__Exercise requirements__: Below is a block of records. Copy every line in it that contains the word "caption".

__Excerpted data__:
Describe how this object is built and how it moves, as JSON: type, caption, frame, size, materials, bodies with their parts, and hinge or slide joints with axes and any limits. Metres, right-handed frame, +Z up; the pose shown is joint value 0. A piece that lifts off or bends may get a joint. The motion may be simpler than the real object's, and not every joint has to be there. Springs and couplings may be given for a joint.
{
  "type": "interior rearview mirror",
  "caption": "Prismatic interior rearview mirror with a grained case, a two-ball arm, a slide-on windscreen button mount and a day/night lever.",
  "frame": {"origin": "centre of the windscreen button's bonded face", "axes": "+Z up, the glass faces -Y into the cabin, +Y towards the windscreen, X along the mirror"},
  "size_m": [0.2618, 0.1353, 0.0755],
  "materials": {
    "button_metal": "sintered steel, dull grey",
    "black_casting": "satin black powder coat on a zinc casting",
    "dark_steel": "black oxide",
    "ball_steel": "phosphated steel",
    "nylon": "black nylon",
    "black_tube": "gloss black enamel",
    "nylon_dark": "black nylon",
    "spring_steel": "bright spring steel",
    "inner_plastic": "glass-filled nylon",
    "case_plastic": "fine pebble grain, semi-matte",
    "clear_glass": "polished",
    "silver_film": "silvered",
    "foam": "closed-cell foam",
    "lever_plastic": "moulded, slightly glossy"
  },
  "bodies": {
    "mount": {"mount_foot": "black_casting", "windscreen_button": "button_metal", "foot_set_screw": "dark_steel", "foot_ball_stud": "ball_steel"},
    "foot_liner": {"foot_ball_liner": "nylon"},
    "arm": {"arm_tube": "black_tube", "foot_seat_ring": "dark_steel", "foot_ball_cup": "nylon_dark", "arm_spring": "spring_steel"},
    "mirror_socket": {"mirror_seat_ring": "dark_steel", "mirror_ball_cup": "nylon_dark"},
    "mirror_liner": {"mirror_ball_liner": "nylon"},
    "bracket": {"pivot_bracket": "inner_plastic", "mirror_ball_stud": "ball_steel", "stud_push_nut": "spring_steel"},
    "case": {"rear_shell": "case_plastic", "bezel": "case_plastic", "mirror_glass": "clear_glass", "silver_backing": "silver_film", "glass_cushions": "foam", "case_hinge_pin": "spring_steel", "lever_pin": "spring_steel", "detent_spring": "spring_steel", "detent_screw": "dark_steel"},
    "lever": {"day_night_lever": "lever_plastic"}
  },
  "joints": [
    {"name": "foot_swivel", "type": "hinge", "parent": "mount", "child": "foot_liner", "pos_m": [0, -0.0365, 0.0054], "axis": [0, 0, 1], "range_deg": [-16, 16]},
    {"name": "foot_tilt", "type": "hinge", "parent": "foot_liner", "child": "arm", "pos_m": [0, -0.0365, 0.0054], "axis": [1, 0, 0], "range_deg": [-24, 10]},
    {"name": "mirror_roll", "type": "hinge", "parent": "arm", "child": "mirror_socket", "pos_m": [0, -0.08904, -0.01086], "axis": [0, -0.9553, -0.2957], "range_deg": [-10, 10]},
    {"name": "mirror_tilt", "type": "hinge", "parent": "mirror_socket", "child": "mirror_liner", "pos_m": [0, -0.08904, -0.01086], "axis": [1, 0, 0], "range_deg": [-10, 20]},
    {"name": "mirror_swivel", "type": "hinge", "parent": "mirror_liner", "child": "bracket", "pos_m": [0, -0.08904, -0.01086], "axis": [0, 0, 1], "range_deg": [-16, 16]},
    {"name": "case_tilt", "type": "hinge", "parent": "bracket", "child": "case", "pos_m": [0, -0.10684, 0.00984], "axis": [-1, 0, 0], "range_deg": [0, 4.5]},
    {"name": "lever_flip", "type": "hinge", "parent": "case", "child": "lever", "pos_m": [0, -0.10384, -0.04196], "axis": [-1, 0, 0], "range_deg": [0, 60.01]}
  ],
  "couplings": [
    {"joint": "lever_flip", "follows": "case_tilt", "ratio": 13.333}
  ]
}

* * *

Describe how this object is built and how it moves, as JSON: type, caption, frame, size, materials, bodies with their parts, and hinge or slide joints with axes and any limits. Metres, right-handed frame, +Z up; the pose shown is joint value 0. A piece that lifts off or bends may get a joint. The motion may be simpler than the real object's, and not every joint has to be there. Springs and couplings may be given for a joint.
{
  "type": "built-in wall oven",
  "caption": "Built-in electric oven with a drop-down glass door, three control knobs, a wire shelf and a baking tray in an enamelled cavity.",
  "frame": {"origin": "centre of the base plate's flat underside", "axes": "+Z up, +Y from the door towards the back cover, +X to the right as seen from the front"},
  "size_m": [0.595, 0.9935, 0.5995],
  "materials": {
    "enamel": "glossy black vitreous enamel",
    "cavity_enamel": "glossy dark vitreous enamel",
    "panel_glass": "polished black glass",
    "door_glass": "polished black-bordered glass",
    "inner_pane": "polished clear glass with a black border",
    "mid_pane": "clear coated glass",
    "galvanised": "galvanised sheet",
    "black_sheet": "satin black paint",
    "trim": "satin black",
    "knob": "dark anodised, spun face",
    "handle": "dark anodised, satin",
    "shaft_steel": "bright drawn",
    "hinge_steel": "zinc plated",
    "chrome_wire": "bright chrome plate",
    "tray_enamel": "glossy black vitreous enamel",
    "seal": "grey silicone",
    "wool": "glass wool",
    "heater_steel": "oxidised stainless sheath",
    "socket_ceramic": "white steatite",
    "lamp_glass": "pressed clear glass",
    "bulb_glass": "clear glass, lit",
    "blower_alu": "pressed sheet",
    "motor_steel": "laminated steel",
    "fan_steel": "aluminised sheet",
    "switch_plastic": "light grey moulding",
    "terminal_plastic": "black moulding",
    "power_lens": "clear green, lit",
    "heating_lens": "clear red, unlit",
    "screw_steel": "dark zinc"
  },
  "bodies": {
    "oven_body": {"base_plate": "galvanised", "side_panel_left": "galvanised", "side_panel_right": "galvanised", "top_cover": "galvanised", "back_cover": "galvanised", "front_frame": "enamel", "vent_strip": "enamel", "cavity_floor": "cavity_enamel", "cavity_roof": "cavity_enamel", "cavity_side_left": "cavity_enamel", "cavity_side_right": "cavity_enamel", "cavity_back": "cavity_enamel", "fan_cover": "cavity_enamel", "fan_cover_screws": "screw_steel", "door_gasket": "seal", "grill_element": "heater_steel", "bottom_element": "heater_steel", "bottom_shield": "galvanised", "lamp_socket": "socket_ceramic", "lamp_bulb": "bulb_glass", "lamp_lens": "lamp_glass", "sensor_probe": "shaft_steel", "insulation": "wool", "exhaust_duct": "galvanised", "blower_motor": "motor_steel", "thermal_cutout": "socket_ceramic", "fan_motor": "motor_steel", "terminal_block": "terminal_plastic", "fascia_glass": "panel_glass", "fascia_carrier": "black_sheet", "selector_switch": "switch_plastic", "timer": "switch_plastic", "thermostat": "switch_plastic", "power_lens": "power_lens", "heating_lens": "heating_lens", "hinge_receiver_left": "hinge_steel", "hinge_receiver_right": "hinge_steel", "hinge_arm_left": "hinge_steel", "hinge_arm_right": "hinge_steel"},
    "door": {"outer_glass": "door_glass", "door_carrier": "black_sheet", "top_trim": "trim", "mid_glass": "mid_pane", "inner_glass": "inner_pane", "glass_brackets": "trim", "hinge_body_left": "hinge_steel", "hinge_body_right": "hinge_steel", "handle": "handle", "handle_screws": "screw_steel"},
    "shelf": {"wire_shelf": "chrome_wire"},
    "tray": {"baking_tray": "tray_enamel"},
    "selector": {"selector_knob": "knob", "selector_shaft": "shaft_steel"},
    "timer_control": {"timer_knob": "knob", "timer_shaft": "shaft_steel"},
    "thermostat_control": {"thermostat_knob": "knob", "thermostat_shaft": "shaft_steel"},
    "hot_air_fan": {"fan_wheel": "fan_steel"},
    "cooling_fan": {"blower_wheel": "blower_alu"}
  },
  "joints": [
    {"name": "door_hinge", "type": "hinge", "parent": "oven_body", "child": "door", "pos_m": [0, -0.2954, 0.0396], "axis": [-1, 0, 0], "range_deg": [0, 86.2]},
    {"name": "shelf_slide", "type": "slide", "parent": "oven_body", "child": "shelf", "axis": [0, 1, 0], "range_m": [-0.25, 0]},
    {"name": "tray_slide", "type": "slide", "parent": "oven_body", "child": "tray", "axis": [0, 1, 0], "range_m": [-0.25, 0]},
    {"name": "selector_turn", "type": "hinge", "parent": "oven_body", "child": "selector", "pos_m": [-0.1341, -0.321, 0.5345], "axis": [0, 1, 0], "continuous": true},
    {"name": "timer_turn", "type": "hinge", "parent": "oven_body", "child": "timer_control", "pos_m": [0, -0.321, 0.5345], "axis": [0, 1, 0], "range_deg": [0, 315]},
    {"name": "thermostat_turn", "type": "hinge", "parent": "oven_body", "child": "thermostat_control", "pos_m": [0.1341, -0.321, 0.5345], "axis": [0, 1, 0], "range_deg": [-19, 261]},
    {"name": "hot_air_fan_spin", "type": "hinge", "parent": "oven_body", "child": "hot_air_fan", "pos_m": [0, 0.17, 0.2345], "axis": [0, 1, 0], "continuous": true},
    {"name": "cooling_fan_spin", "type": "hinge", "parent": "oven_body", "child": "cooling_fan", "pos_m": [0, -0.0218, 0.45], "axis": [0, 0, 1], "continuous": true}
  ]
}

__Complete answer__:
Describe how this object is built and how it moves, as JSON: type, caption, frame, size, materials, bodies with their parts, and hinge or slide joints with axes and any limits. Metres, right-handed frame, +Z up; the pose shown is joint value 0. A piece that lifts off or bends may get a joint. The motion may be simpler than the real object's, and not every joint has to be there. Springs and couplings may be given for a joint.
  "caption": "Prismatic interior rearview mirror with a grained case, a two-ball arm, a slide-on windscreen button mount and a day/night lever.",
Describe how this object is built and how it moves, as JSON: type, caption, frame, size, materials, bodies with their parts, and hinge or slide joints with axes and any limits. Metres, right-handed frame, +Z up; the pose shown is joint value 0. A piece that lifts off or bends may get a joint. The motion may be simpler than the real object's, and not every joint has to be there. Springs and couplings may be given for a joint.
  "caption": "Built-in electric oven with a drop-down glass door, three control knobs, a wire shelf and a baking tray in an enamelled cavity.",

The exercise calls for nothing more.